O menino, então, quis ajudar. Foi para o banco da frente, no colo da tia, e ficou segurando a maçaneta o caminho inteiro.
Como ela não tinha filhos, adorou a inusitada companhia.
Ele percebeu isso, enquanto vislumbrava a cidade e todas as suas nuances e ouvia a respiração tranquila daquela senhora.
Resvalavam bem pertinho, em seus ouvidos, as conversas do casal, em uma manifestação de confiança nele, que o fazia se sentir bem.
O ronco dos motores hoje são bem diferentes do daquele fusca vinho.
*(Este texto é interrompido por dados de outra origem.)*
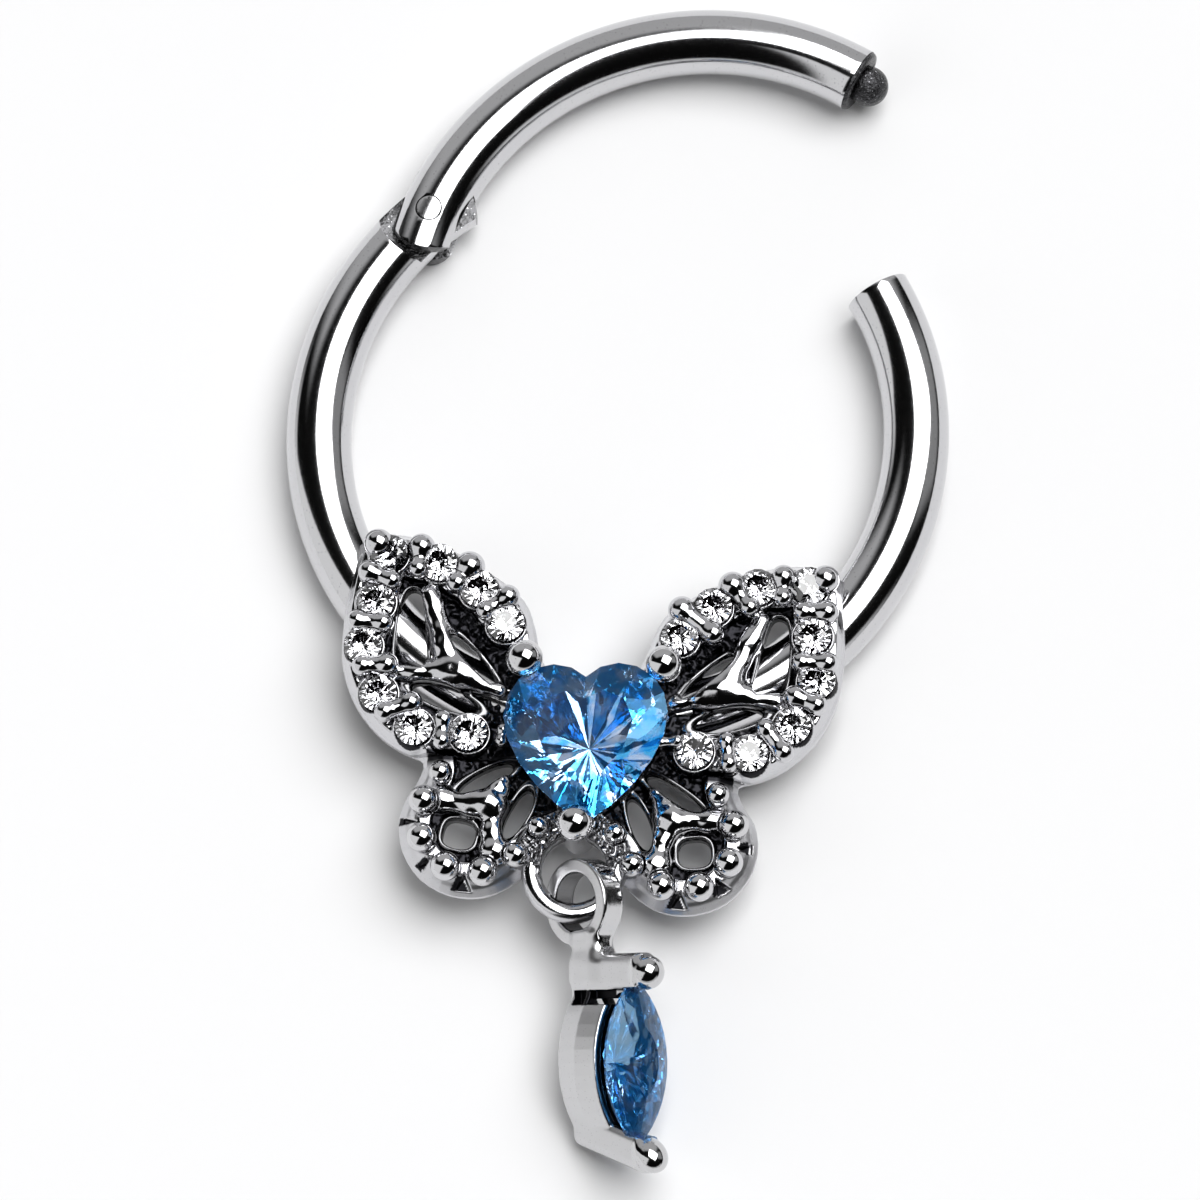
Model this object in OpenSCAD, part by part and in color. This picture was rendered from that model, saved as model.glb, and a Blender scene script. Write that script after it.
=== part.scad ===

O Vale do Anhangabaú, onde termina a Nove de Julho, também.
Deixou de ser uma pequena passagem para se tornar um túnel bem menos apertado do que o Daher Elias Cutait (aquele, mais conhecido como Nove de Julho).
Nos dias atuais, sempre que passa pela avenida, no entanto, em meio a alguma nova construção, sente que muita coisa está igual.
O cenário acumula as vivências de agora e de outrora, de jovens e velhos, integrando gerações.
A Nove de Julho nunca perdeu a cara daqueles dias. A única coisa é que, já sem os seus tios por aqui, não pode mais ficar indo para a casa deles.
Adulto, enquanto dirige seu próprio carro, para outros destinos, uma sensação permanece a mesma. A do aconchego familiar. A familiaridade com aquele cenário.
Quando criança, a gente já intui muita coisa. E ele sabia que aquele momento de carinho e confiança, ao lado dos tios, era especial.
E que, por isso, os prédios, as nuances, os postes de iluminação, os viadutos também eram.
Por isso segurou a maçaneta com tanta firmeza.
Não queria que a porta se abrisse. Não queria que aquele momento caísse no esquecimento, diluindo-se, como bitucas de cigarro, na sarjeta da Nove de Julho. Queria que aquele palco tão especial, um dia, o ajudasse a contar essa história.